As penned by the Nees, Oren Uziel (Mortal Kombat) and Dana Fox (Cruella) — based on a story by Baywatch director Seth Gordon — The Lost City's plot is ridiculously easy to spot. Also, it's often flat-out ridiculous. Anyone who has ever seen any kind of flick along the same lines, such as Jungle Cruise most recently, will quickly see that Loretta Sage (Bullock, The Unforgivable), this movie's protagonist, could've penned it herself. Once she finds herself living this type of narrative, that truth isn't lost on her, either. First, though, she's five years into a grief-stricken reclusive spell, and is only out in the world promoting her new release because her publisher Beth (Da'Vine Joy Randolph, The United States vs Billie Holiday) forces her to. She's also far from happy at being stuck once again with the man who has been sharing her limelight over the years, Fabio-style model Alan (Tatum, Dog), who has graced her book's covers and had women falling over themselves to lust-read their pages.
Loretta is hardly thrilled about the whole spectacle that becomes her latest Q&A as a result, and that makes her a distracted easy mark for billionaire Abigail Fairfax (Daniel Radcliffe, Guns Akimbo) afterwards. He's noticed her new work, spotted similarities to the ancient riches he's chasing IRL, and gets his underlings to swoop in and snatch her up. His plan: leaning on Loretta's past as a serious historian to help him find his holy grail on a remote Atlantic island. She's given zero choice, but once the puppy dog-like Alan notices she's missing, he calls in expert assistance from devilishly suave and competent mercenary Jack Trainer (Pitt, Ad Astra). Of course, it doesn't take long for Loretta and Alan to be fleeing as an odd-couple duo, attempting to find the treasure, and endeavouring to avoid Abigail and his minions — and stay alive, obviously.

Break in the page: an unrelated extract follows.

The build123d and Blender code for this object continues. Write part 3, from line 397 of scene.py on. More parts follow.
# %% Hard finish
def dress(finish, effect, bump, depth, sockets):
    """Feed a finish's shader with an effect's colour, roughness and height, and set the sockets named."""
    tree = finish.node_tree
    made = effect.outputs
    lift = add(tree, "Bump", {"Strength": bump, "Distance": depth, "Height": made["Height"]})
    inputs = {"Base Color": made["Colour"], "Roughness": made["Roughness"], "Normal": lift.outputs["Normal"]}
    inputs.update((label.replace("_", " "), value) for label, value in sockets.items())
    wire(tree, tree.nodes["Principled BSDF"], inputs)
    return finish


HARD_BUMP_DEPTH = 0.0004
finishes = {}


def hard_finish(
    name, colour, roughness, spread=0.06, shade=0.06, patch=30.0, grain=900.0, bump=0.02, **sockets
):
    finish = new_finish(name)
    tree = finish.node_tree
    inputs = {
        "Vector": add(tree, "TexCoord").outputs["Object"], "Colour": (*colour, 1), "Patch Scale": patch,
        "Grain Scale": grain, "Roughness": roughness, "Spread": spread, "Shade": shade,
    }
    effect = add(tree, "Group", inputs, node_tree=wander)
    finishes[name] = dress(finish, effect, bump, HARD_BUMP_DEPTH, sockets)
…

'Obviously' is a word that could be thrown at almost everything that occurs in The Lost City, but there's a gaping difference between being drably dutiful to a well-worn setup and having as much fun as possible with recognisable parts. Case in point: how Radcliffe enthusiastically hams it up in a part that's a simple next step from his TV work on Miracle Workers, but is always a joy to watch. See also: how the movie uses the long-locked Pitt, who clearly enjoys toying and parodying his own image, and is even introduced on the phone, unseen but audibly eating — which immediately deserves its place in the supercuts dedicated to his fondness for acting and noshing. And, another example: the liveliness that accompanies Pitt's big rescue scene, which is equally exciting and amusing. All of this epitomises The Lost City at its best. Well, that and the rapport between Bullock and Tatum. They're game for their tasks, which largely rely upon their familiar on-screen personas — she's sharp, he's a himbo, that contrast sparks screwball banter aplenty — and yet they shine as brightly as any long-lost gems.

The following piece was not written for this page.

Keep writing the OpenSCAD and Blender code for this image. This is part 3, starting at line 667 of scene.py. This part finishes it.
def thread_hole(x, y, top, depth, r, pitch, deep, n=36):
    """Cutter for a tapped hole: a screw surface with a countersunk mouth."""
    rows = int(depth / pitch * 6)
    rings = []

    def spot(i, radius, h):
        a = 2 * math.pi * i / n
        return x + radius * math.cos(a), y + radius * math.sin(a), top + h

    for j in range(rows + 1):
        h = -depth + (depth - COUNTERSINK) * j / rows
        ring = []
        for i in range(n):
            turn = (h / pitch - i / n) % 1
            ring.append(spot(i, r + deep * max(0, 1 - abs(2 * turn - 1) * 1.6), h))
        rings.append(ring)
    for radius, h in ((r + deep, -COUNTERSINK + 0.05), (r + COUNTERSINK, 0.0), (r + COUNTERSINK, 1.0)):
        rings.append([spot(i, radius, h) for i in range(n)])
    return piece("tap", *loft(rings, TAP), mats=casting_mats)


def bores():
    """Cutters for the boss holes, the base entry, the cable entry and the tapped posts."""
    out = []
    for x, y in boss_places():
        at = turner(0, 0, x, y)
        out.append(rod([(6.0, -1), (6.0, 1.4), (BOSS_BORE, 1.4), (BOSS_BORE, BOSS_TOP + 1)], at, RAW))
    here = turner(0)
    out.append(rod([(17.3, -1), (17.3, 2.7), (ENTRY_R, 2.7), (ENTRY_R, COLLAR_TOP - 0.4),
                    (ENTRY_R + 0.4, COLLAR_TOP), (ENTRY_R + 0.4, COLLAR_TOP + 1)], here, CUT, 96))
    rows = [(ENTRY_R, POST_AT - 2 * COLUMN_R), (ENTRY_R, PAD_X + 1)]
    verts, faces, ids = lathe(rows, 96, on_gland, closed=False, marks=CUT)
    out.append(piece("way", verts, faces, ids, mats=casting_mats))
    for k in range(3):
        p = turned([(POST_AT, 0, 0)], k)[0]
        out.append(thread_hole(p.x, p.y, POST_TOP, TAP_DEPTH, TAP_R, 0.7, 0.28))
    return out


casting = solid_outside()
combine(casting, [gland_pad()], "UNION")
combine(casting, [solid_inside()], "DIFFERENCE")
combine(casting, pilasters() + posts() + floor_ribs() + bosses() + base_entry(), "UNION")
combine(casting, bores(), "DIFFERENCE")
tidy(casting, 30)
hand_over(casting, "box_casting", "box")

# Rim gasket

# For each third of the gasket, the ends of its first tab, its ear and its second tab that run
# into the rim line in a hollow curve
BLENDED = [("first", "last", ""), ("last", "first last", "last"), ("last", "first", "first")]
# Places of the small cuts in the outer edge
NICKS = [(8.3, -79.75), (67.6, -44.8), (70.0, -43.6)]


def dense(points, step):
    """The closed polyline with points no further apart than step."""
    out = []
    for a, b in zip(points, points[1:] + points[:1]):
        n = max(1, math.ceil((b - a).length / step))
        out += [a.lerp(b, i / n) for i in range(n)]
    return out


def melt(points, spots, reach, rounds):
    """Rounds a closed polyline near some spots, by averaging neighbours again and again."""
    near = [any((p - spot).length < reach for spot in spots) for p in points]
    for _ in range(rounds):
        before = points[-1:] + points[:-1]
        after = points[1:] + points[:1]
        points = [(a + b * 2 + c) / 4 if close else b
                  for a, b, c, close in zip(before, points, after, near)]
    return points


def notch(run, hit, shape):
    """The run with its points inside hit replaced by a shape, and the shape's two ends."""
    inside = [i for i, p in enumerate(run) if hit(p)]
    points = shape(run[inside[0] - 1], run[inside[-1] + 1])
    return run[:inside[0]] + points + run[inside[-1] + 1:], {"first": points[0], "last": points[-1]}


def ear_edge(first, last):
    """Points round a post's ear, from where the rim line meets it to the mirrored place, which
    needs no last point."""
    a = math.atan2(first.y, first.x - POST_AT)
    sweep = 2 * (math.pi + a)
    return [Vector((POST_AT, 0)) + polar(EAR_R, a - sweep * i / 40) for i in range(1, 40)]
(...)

Also welcome: the fact that the age gap between The Lost City's key couple skews Bullock's way — she's 16 years Tatum's senior — and isn't turned into a big deal. Neither is the idea that a middle-aged writer could be attractive, or that wearing glasses, not always caring about your appearance and being smart don't instantly stop the same outcome. Having a 50-something female lead, treating her like an actual human, letting her intelligence and warmth be her defining traits: these shouldn't all feel as revolutionary as they do, but they're as dazzling as the pink sequinned jumpsuit that Bullock spends much of the movie traipsing around the jungle wearing. The Lost City knows that whole setup is ludicrous, too, in a film that unpacks the cliches that've always come with its chosen genre, updates its tropes for 2022 and still embraces goofy escapism.
Bullock is comfortable in her role because she's played brainy rom-com women before; The Proposal and Miss Congeniality quickly come to mind. As for The Lost City itself, it's comfortable all-round because Bullock is its anchor — even with the joyously self-aware Tatum and Pitt, and the eagerly entertaining Radcliffe, always proving just as engaging to watch. Viewers can forgive the Nee brothers, then, for stretching the film out longer than the material genuinely supports. You can excuse the flabby spots because they're rarely flat as well, and because something new and silly tends to pop up seconds later. The movie a little too bluntly advocates for its own modest pleasures, courtesy of a speech by Alan about learning not to be embarrassed about modelling for Loretta's books, but it really didn't need to: Hollywood should still make thoroughly predictable yet still well-executed and gleaming-enough fare like this, and more often.